2. In the chapter Los Angeles Plays Itself, Lethem documents briefly the history of Hollywood’s resentment toward television as a systemic complex of cultural degradation, ignoring its own complicity in such affairs. Yet, in They Live, the inclusion of Hollywood in its invectives would not only ring hollow (being a stupid horror movie and all), but also carry with it the unwanted side effect of self-reflexivity, posing the cognitive arena as an ironical field, a lark almost. In order for They Live to be successful, it has to be played completely serious (all hammy one-liner puns aside). After all, They Live is not a farce, but a tragedy posing as a farce.

3. Lethem has good fun poking fun of the cheapness of the sunglasses (Hoffman Lenses), which is fine, but there does seem to be a pretty practical reason for them being so cheap (apart from prop department budget constraints)- they’re being made in private on the black market by what seems to be at best pretty blue collar revolutionaries. In all likeliness, the lack the financial capital (not to mention the aesthetic finesse) to fashion Ray-Bans at the drop of a hat.

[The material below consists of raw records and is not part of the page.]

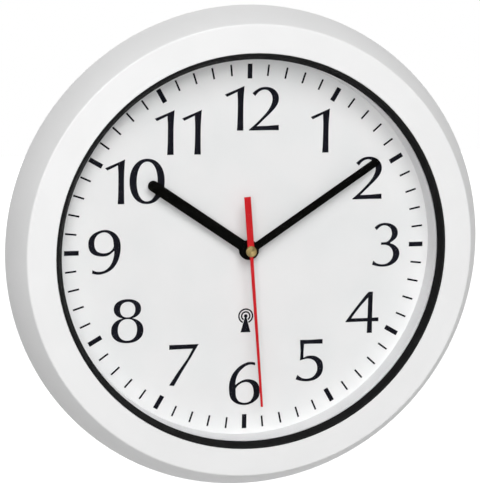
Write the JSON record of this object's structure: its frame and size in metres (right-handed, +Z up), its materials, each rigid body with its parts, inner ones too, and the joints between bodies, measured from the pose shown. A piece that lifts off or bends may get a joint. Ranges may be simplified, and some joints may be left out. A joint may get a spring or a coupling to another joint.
{
  "type": "radio-controlled wall clock",
  "caption": "Round white radio-controlled wall clock with a black trim ring, bar hands, and a two-motor movement behind the dial.",
  "frame": {"origin": "on the wall plane, on the axis of the hands", "axes": "+Z up to 12 o'clock, +X to 3 o'clock as seen from the front, +Y into the wall along the axis of the hands"},
  "size_m": [0.31, 0.0441, 0.31],
  "materials": {
    "white_abs": "satin",
    "black_abs": "satin",
    "clear_glass": "gloss",
    "dial_sheet": "matte",
    "dial_ink": "matte",
    "zinc_steel": "satin",
    "bare_steel": "satin",
    "movement_plastic": "matte",
    "turned_brass": "polished",
    "nylon": "satin",
    "board_laminate": "satin",
    "chip_resin": "gloss",
    "ferrite": "matte",
    "copper_wire": "satin",
    "cell_sleeve": "satin",
    "button_plastic": "satin",
    "hand_black": "matte",
    "hand_red": "satin"
  },
  "bodies": {
    "clock": {"case_front": "white_abs", "spacer_ring": "white_abs", "back_case": "white_abs", "trim_ring": "black_abs", "lens": "clear_glass", "dial": "dial_sheet", "minute_track": "dial_ink", "case_screws": "zinc_steel", "hanger_screws": "zinc_steel", "movement_screws": "zinc_steel", "hanger_plate": "zinc_steel", "movement_case": "movement_plastic", "movement_cover": "movement_plastic", "hand_bush": "turned_brass", "centre_plate": "nylon", "minute_bobbin": "nylon", "second_bobbin": "nylon", "circuit_board": "board_laminate", "control_chip": "chip_resin", "switch_blocks": "bare_steel", "quartz_crystals": "bare_steel", "ferrite_rod": "ferrite", "aerial_winding": "copper_wire", "minute_winding": "copper_wire", "second_winding": "copper_wire", "minute_stator": "bare_steel", "minute_core": "bare_steel", "second_stator": "bare_steel", "second_core": "bare_steel", "contact_plus": "bare_steel", "contact_minus": "bare_steel"},
    "minute_arbor": {"minute_wheel": "nylon", "minute_hand": "hand_black"},
    "hour_arbor": {"hour_wheel": "nylon", "hour_hand": "hand_black"},
    "motion_gear": {"motion_wheel": "nylon"},
    "minute_idler_gear": {"minute_idler": "nylon"},
    "minute_motor_rotor": {"minute_rotor": "ferrite"},
    "second_arbor": {"second_wheel": "nylon", "second_hand": "hand_red", "second_cap": "turned_brass"},
    "second_idler_gear": {"second_idler": "nylon"},
    "second_motor_rotor": {"second_rotor": "ferrite"},
    "cell": {"battery": "cell_sleeve"},
    "reset_key": {"reset_button": "button_plastic"},
    "receive_key": {"receive_button": "button_plastic"},
    "set_key": {"set_button": "button_plastic"}
  },
  "joints": [
    {"name": "minute_turn", "type": "hinge", "parent": "clock", "child": "minute_arbor", "pos_m": [0, 0, 0], "axis": [0, 1, 0], "continuous": true},
    {"name": "hour_turn", "type": "hinge", "parent": "clock", "child": "hour_arbor", "pos_m": [0, 0, 0], "axis": [0, 1, 0], "continuous": true},
    {"name": "motion_turn", "type": "hinge", "parent": "clock", "child": "motion_gear", "pos_m": [0, 0, 0.0075], "axis": [0, 1, 0], "continuous": true},
    {"name": "minute_idler_turn", "type": "hinge", "parent": "clock", "child": "minute_idler_gear", "pos_m": [0.01015, 0, -0.00369], "axis": [0, 1, 0], "continuous": true},
    {"name": "minute_rotor_turn", "type": "hinge", "parent": "clock", "child": "minute_motor_rotor", "pos_m": [0.0151, 0, -0.00864], "axis": [0, 1, 0], "continuous": true},
    {"name": "second_turn", "type": "hinge", "parent": "clock", "child": "second_arbor", "pos_m": [0, 0, 0], "axis": [0, 1, 0], "continuous": true},
    {"name": "second_idler_turn", "type": "hinge", "parent": "clock", "child": "second_idler_gear", "pos_m": [-0.01015, 0, -0.00369], "axis": [0, 1, 0], "continuous": true},
    {"name": "second_rotor_turn", "type": "hinge", "parent": "clock", "child": "second_motor_rotor", "pos_m": [-0.0151, 0, -0.00864], "axis": [0, 1, 0], "continuous": true},
    {"name": "cell_out", "type": "slide", "parent": "clock", "child": "cell", "axis": [0, 1, 0], "range_m": [0, 0.03]},
    {"name": "reset_press", "type": "slide", "parent": "clock", "child": "reset_key", "axis": [0, -1, 0], "range_m": [0, 0.0006], "stiffness_N_per_m": 800},
    {"name": "receive_press", "type": "slide", "parent": "clock", "child": "receive_key", "axis": [0, -1, 0], "range_m": [0, 0.0006], "stiffness_N_per_m": 800},
    {"name": "set_press", "type": "slide", "parent": "clock", "child": "set_key", "axis": [0, -1, 0], "range_m": [0, 0.0006], "stiffness_N_per_m": 800}
  ],
  "couplings": [
    {"joint": "hour_turn", "follows": "minute_turn", "ratio": 0.083333},
    {"joint": "motion_turn", "follows": "minute_turn", "ratio": -0.33333},
    {"joint": "minute_idler_turn", "follows": "minute_turn", "ratio": -5},
    {"joint": "minute_rotor_turn", "follows": "minute_turn", "ratio": 30},
    {"joint": "second_idler_turn", "follows": "second_turn", "ratio": -5},
    {"joint": "second_rotor_turn", "follows": "second_turn", "ratio": 30}
  ]
}
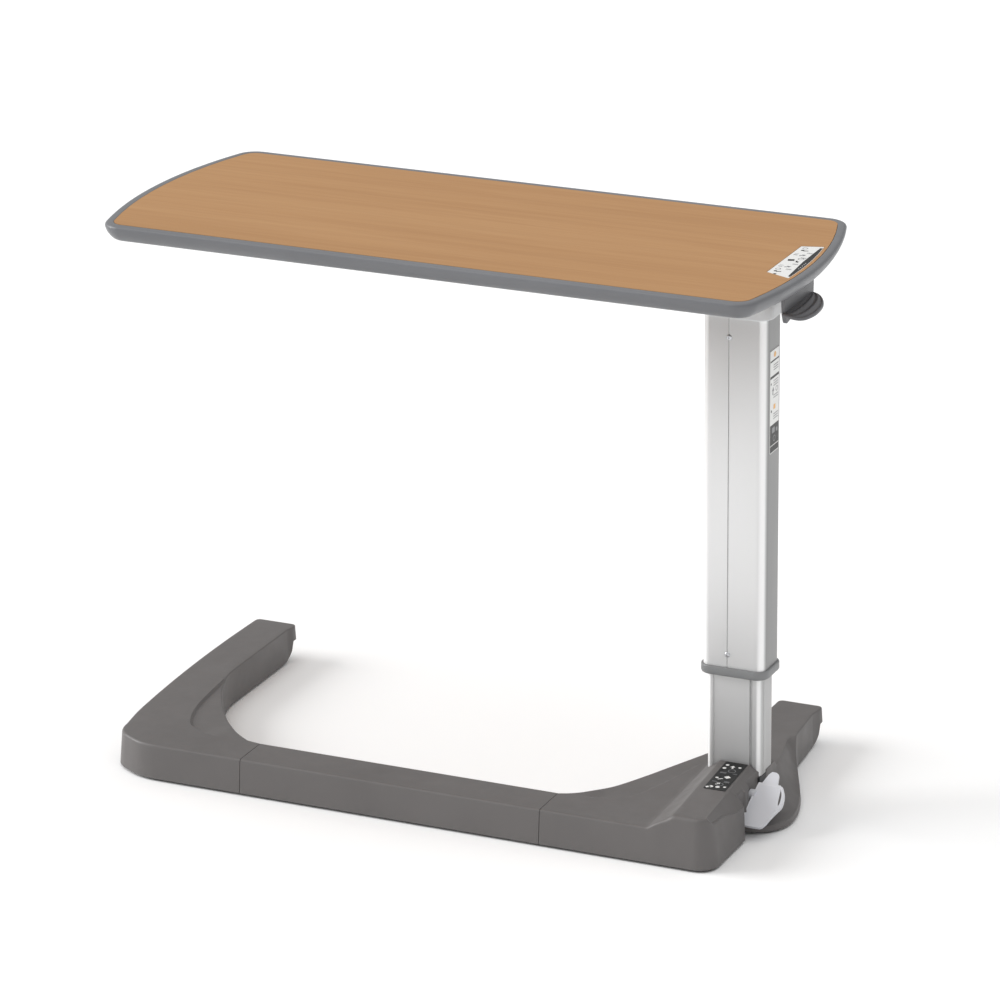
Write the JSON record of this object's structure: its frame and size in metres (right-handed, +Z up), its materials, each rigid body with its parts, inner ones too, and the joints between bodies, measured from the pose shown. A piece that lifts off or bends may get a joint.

4. Holly’s motivation does remain a mystery throughout, as Lethem briefly points out. Is she a spy the whole time? Has she been bribed with something that makes betrayal of the species that much easier a la Drifter? Or is genuinely loyal, being in a comfy middle/possibly upper middle class position for the local TV affiliate? One would think the ghouls would never allow anyone human too close to their precious signal unless they were certain they could be trusted not to blow up the satellite dish. Holly seems to “know” as much as Nada, but her allegiance remains with the ghouls. She’s quite believable when Nada first accompanies her to her apartment and she gets down on her knees stating “I’ll do anything you want.” Perhaps, she prefers subjugation, playing master and servant, if you will. If power is indeed sexy, as Hollywood continually tells us it is, does our compliance with it suggest that the obedient get a sadomasochistic thrill? Consider the following by Deleuze and Guattari, cited several times before by K-Punk: (quote)

"The English unemployed did not have to become workers to survive, they – hang on tight and spit on me – enjoyed the hysterical, masochistic, whatever exhaustion it was of hanging on in the mines, in the foundries, in the factories, in hell, they enjoyed it, enjoyed the mad destruction of their organic body which was indeed imposed upon them, they enjoyed the decomposition of their personal identity, the identity that the peasant tradition had constructed for them, enjoyed the dissolutions of their families and villages, and enjoyed the new monstrous anonymity of the suburbs and the pubs in morning and evening."

5. Lethem tries to find a precedent in Drifter’s speech about how “there ain’t no countries any more” and how the ghouls already own everything, citing it as kind of a birth pang to the nascent globalization movement that surround the Berlin IMF conference in 1988, which was after production on the film ceased. But Lethem fails to recognize that this speech bares a slight resemblance to the one given by Ned Beatty to convert Peter Finch’s Howard Beale in the 1976 film Network. As owner of the conglomerate that operates Beale’s network, Beatty’s speech is the perfect enunciation of postmodern financial capital a good 4 or 5 years before at happen, back it was just a neoliberal fantasy. Beatty espouses that the real nations of the world are DuPont, Dow, Union Carbide, IBM, ITT, AT&T, and Exxon; “ one holistic system of systems, one vast and immane, interwoven, interacting, multivariate, multinational dominion of dollars.” The world is thereby subject to the “immutable bylaws of business” and hints, a la Fukuyama roughly 15 years later, that all of history has been pushing in this direction for a long time. “The world is a business, Mr. Beale. It has been since man crawled out of the slime.” And the world is now so close to achieving its end, to become an “ecumenical holding company, for whom all men will work to serve a common profit, in which all men will hold a share of stock, all necessities provided, all anxieties tranquilized, all boredom amused.” Sound familiar?

During the film’s “perfect sequence”, Nada encounters a ghoul paying for a newspaper with money that declares “This is Your God”. It’s also notable that Finch’s Beale ends this exchange with Beatty by confirming his faith in the beautiful and perfect math of the markets: “I have seen the face of God”.